I hold that understanding the "climate" of a time helps tremendously. The Dead Sea Scrolls are a case in point. Jesus and John the Baptist both came out of the wilderness, and had very harsh words for the priests from Jerusalem. The Qumran sect, supposedly the Essenes,
also had a lot of harsh things to say about the established priestly and kingly classes in Jerusalem. Probably they had withdrawn since they felt corruption was so bad there.
It's perhaps not a coincidence that John called the Jerusalemites "brood of vipers" and the Qumranites, also desert-dwelling sectarians, had similar invective in their scrolls. But the fact that another witness or testimony has arisen besides John the Baptist in the NT, gives us a picture into the Zeitgeist of the times. Both political and religious dissatisfaction was high. And people like Witness Lee and the Blendeds, with their "there is nothing new to learn" mantra, miss that. We shouldn't make the similar mistake. Just because Watchmen Nee didn't read something doesn't mean we can't learn.
Back to the late-'60s and early-'70s local church of Witness Lee experience, the so-called Lord's recovery, we sang songs like, "I'm so happy in this lovely place... He [Christ] is new and fresh, available and near". Witness Lee sold subjectivism. Like
awareness says, it's a kind of 'special-sauce-gnosticism' that supposedly brings the initiates into a new and fresh plane of existence. But it's really just new and fresh marketing for the unwise. It's the same-old, same-old in a 'new and fresh' box.

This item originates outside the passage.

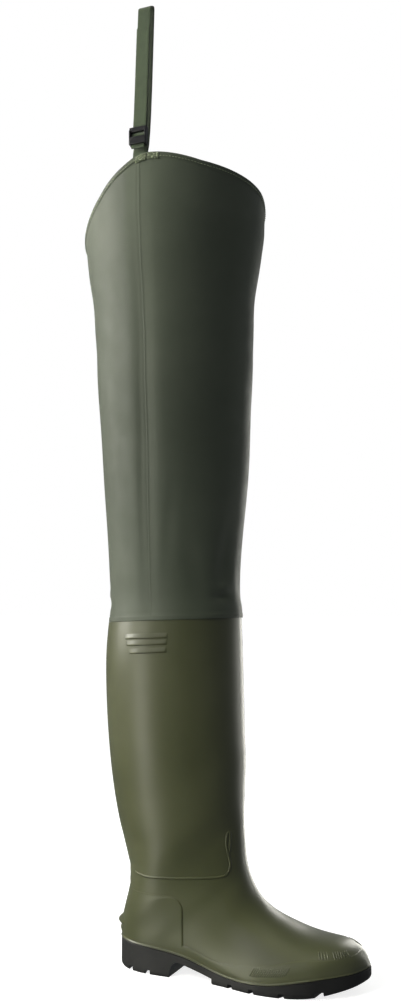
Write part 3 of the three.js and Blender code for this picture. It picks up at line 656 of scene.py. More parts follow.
# Woven webbing: ribs along the band, crossed by the weft
def makeWebbingCloth(look):
    material, tree, shader = newMaterial("woven_green_webbing")
    surface = surfaceCoordinates(tree)
    place = objectCoordinates(tree)
    ribs = waveNode(tree, surface, 0.31 / (look["threadWidth"] * mm), "X")
    weft = waveNode(tree, surface, 0.5 / (look["threadWidth"] * mm), "Y")
    weave = mathNode(tree, "ADD", mathNode(tree, "MULTIPLY", ribs, 0.65), mathNode(tree, "MULTIPLY", weft, 0.35))
    worn = mathNode(tree, "ADD", mathNode(tree, "MULTIPLY", weave, 0.7), noiseNode(tree, place, 160, 3, 0.6))
    colour = rampNode(tree, mathNode(tree, "MULTIPLY", worn, 0.6), [(0.2, look["dark"]), (0.75, look["light"])])
    tree.links.new(colour, shader.inputs["Base Color"])
    tree.links.new(bumpNode(tree, weave, 0.8, 0.0003), shader.inputs["Normal"])
    shader.inputs["Roughness"].default_value = 0.82
    shader.inputs["Sheen Weight"].default_value = 0.2
    return material


buckleLook = {"colour": (0.007, 0.007, 0.008)}


def makeBucklePlastic(look):
    material, tree, shader = newMaterial("moulded_black_plastic")
    place = objectCoordinates(tree)
    shade = noiseNode(tree, place, 200, 2, 0.5)
    lighter = tuple(value * 1.7 for value in look["colour"])
    tree.links.new(rampNode(tree, shade, [(0.3, look["colour"]), (0.8, lighter)]), shader.inputs["Base Color"])
    rough = rangeNode(tree, noiseNode(tree, place, 500, 2, 0.5), 0.28, 0.4)
    tree.links.new(rough, shader.inputs["Roughness"])
    tree.links.new(bumpNode(tree, shade, 0.15, 0.0003), shader.inputs["Normal"])
    return material


insoleLook = {"dark": (0.07, 0.073, 0.068), "light": (0.13, 0.135, 0.125)}


def makeInsoleCloth(look):
    material, tree, shader = newMaterial("grey_insole_cloth")
    place = objectCoordinates(tree)
    fibres = noiseNode(tree, place, 700, 4, 0.7)
    tree.links.new(rampNode(tree, fibres, [(0.35, look["dark"]), (0.7, look["light"])]), shader.inputs["Base Color"])
    tree.links.new(bumpNode(tree, fibres, 0.6, 0.0004), shader.inputs["Normal"])
    shader.inputs["Roughness"].default_value = 0.9
    shader.inputs["Sheen Weight"].default_value = 0.3
    return material


bootPlastic = makeBootPlastic(bootLook)
coatedFabric = makeCoatedFabric(fabricLook)
soleRubber = makeSoleRubber(soleLook)
webbingCloth = makeWebbingCloth(webbingLook)
bucklePlastic = makeBucklePlastic(buckleLook)
insoleCloth = makeInsoleCloth(insoleLook)
print("materials made")

# Camera: the photograph's angle to the boot

cameraSettings = {
    "turn": 23.2,
    "distance": 1236,
    "sideways": 30.7,
    "height": 400,
    "tiltUp": 0.1,
    "lens": 38.16,
}


def placeCamera(settings):
    turn = math.radians(settings["turn"])
    rightward = Vector((math.cos(turn), math.sin(turn), 0))
    forward = Vector((-math.sin(turn), math.cos(turn), 0))
    place = Vector((legAxis, 0, settings["height"]))
    place += rightward * settings["sideways"] - forward * settings["distance"]
    tilt = settings["tiltUp"]
    look = forward * math.cos(tilt) + Vector((0, 0, math.sin(tilt)))
    data = bpy.data.cameras.new("photo_camera")
    data.lens = settings["lens"]
    data.sensor_width = 36
    data.clip_end = 100
    camera = bpy.data.objects.new("photo_camera", data)
    camera.location = (place + heelPlace) * mm
    camera.rotation_euler = look.to_track_quat("-Z", "Y").to_euler()
    bpy.context.scene.collection.objects.link(camera)
    bpy.context.scene.camera = camera
    return forward, rightward


forward, rightward = placeCamera(cameraSettings)
print("camera placed")

# Boot skin

bootSkinSettings = {"columns": 144, "rowsPerSection": 8, "wall": boot["wall"]}

# Soft folds of the boot: where each is, how long and wide it is, and how deep (a ridge is negative)
bootFolds = readTable(
    ["x", "z", "lean", "length", "width", "depth", "side"],
    [
        [24, 113, 8, 52, 12, 0.8, 0],
        [20, 96, 4, 46, 10, -0.5, 0],
        [30, 142, -6, 60, 18, 0.6, 0],
        [70, 200, 20, 150, 60, 0.7, -1],
    ],
)


def foldDepth(points, folds):
    depth = np.zeros(points.shape[:2])
    for k in range(len(folds["x"])):
        lean = math.radians(folds["lean"][k])
        dx = points[..., 0] - folds["x"][k]
        dz = points[..., 2] - folds["z"][k]
        along = dx * math.cos(lean) + dz * math.sin(lean)
        across = -dx * math.sin(lean) + dz * math.cos(lean)
        reach = np.exp(-((along / (folds["length"][k] / 2)) ** 2) * 2)
        form = np.exp(-((across / (folds["width"][k] / 2)) ** 2) * 2)
        side = folds["side"][k]
        onSide = softStep(-12, 12, points[..., 1] * side) if side else 1
        depth += folds["depth"][k] * reach * form * onSide
    return depth


def gridNormals(points, closedFrom):
    after = np.concatenate([points[1:], points[-1:]])
    before = np.concatenate([points[:1], points[:-1]])
    right = np.concatenate([points[:, 1:], points[:, -1:]], axis=1)
    left = np.concatenate([points[:, :1], points[:, :-1]], axis=1)
    right[closedFrom:, -1] = points[closedFrom:, 1]
    left[closedFrom:, 0] = points[closedFrom:, -2]
    normal = np.cross(right - left, after - before)
    size = np.linalg.norm(normal, axis=2, keepdims=True)
    return normal / np.maximum(size, 1e-9)


# Softens the skin where the foot's fan of sections meets the ankle's closed ones
def softenJoin(points, middle, reach, around):
    span = 3 * reach
    weights = np.exp(-0.5 * (np.arange(-span, span + 1) / reach) ** 2)
    weights /= weights.sum()
    softer = points.copy()
    keep = softStep(0.015, 0.1, np.minimum(around, 1 - around))
    for i in range(middle - 2 * span, middle + 2 * span + 1):
        mean = np.tensordot(weights, points[i - span : i + span + 1], axes=(0, 0))
        share = (1 - softStep(span, 2 * span, abs(i - middle))) * keep
        softer[i] = mix(points[i], mean, share[:, None])
    return softer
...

The remedy for it all is Jesus. Look at the hymn (#1237) Splendid Church Life. Who's the subject? The "I" of the "I'm so happy in this lovely place" is the naïve young Christian snookered in by Lee & Co. But the "I" of the Bible is Jesus. Witness Lee sold us the "NT believer enjoying grace" but the subject of the Bible is Jesus. Accept no substitute. Or the "grace" you "enjoy" might be dust.